I think [security] becomes really important when the cars are fully autonomous. The way the cars work right now, every system in the car, it’s assumed, could have a mechanical failure of some kind, or a fundamental logic failure. You can always overwhelm the braking with your foot or overwhelm the steering wheel with your hands. But when there isn’t a steering wheel or a brake pedal or something, then it’s really, really dangerous.

Even as it is right now, where we spend most of our time on is that it’s very difficult to do a multi-car hack. If you have direct access to a car, just like you’ve got direct access to a computer, you can do a lot of things to it, but that’s less of a concern than somebody being able to hack an arbitrary car or multiple cars. So that’s what we focus our energy on. In that way it’s a lot like a cell phone or a laptop, you focus on making sure that there can’t be a system-wide hack. So we put a lot of effort into that and we have a lot of third parties try to attack it.
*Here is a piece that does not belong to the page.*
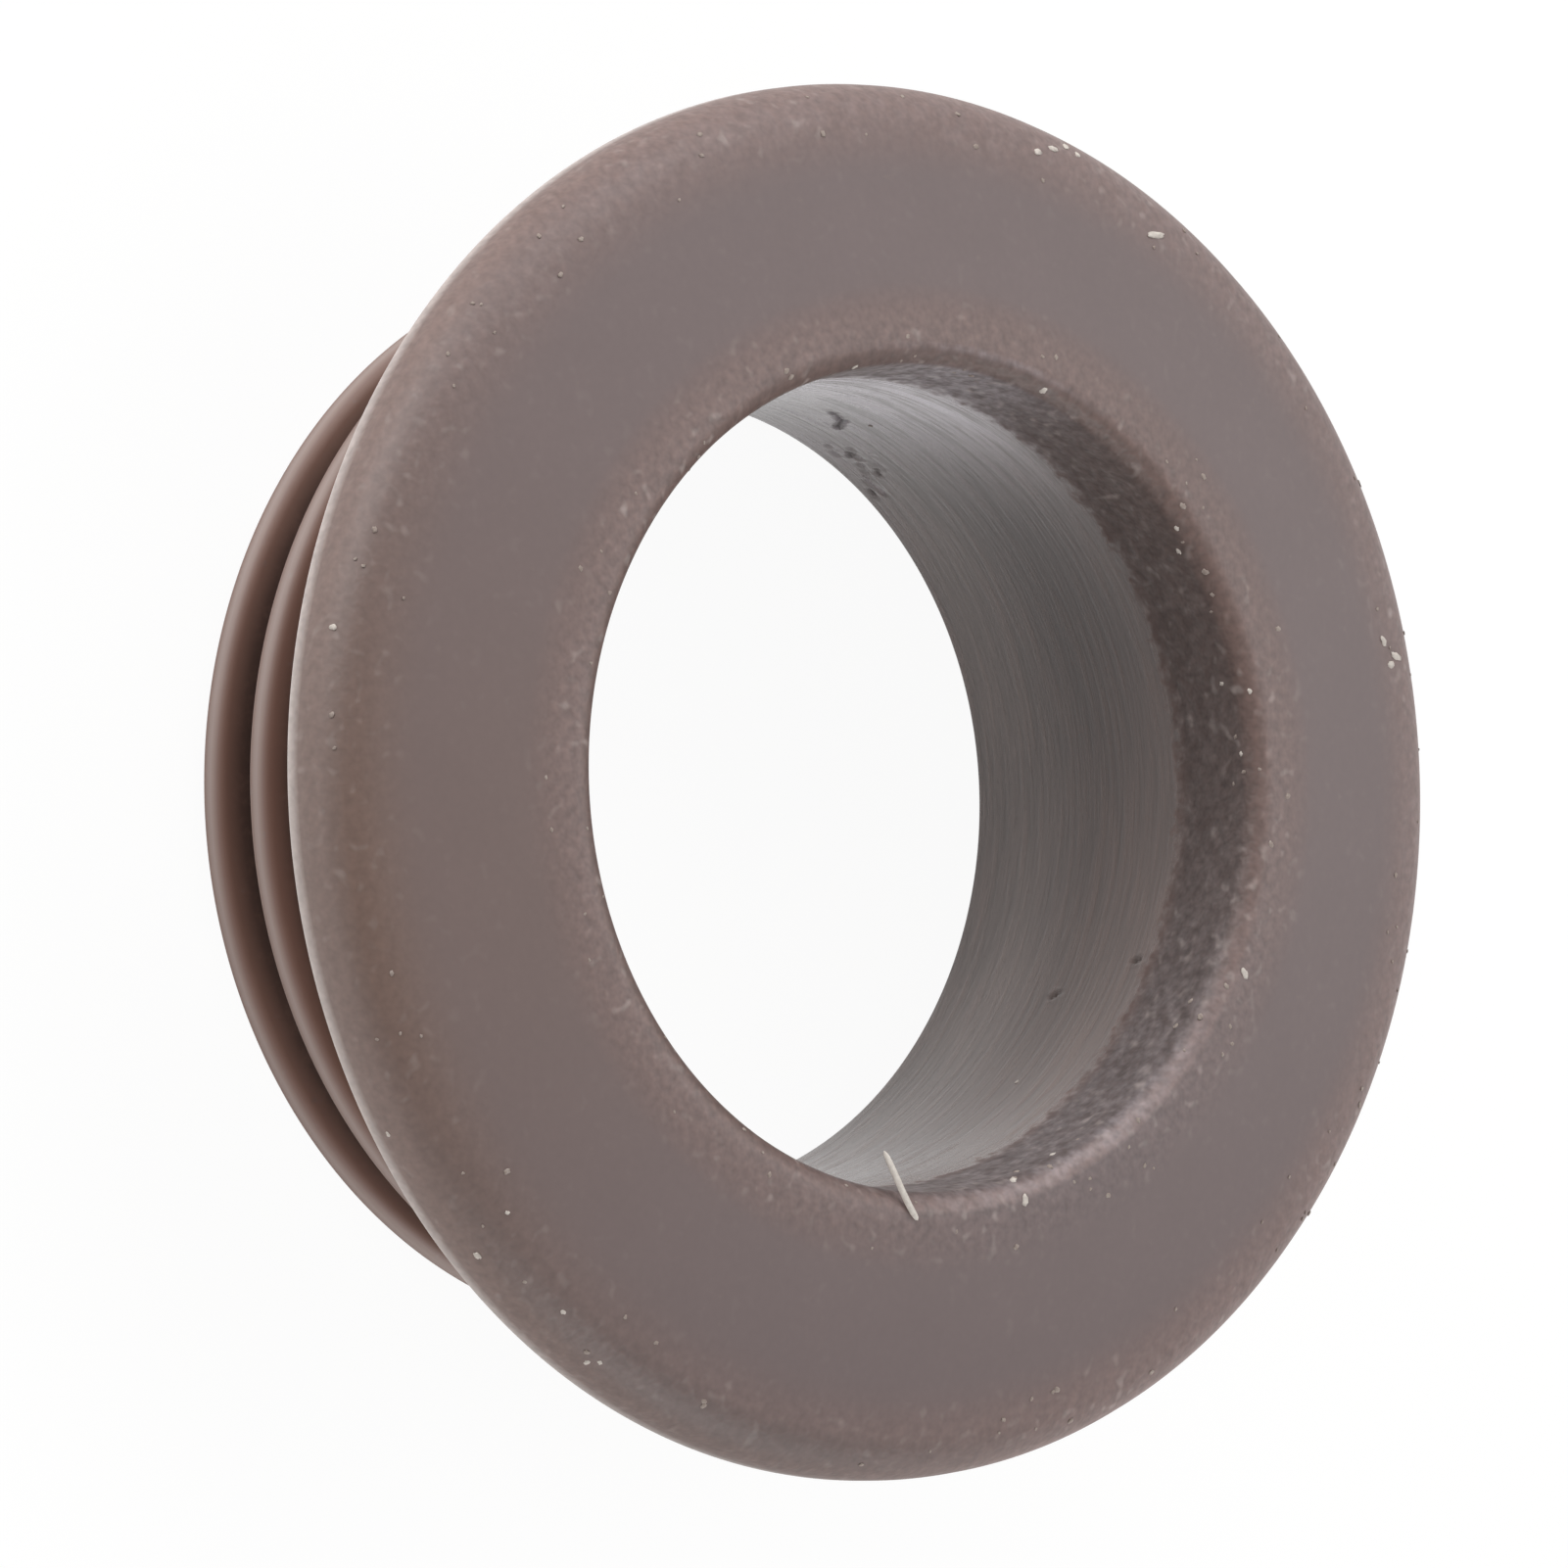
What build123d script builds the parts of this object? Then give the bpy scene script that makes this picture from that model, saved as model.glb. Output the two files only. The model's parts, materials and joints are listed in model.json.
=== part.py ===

And then certain parts of the car, at a very fundamental level — like the drive unit controller, or the steering controller — have an additional level of security. So someone may be able to hack something that’s cosmetic, but it’s much harder to hack something that’s actually physically dangerous. You may be able to display a funny message or something, but you won’t be able to control the steering or the motor.


A lot of people think of us as the leader in electric cars, but I think we’ll also be the leader in autonomous cars … at least autonomous cars that people can buy.

We’re going to put a lot of effort into autonomous driving, because it’s going to be the default thing. It could save a lot of lives.

When it comes to AI, I’m not really worried about something narrow like autonomous cars or like a smart air conditioning unit at the house. It’s the deep intelligence stuff where we need to be cautious. I think there’s many different potential layers of artificial intelligence, and it’s odd that we’re so close to the advent of AI. It seems strange that we’d be alive in this time.

I just hope there’s something left for us humans to do.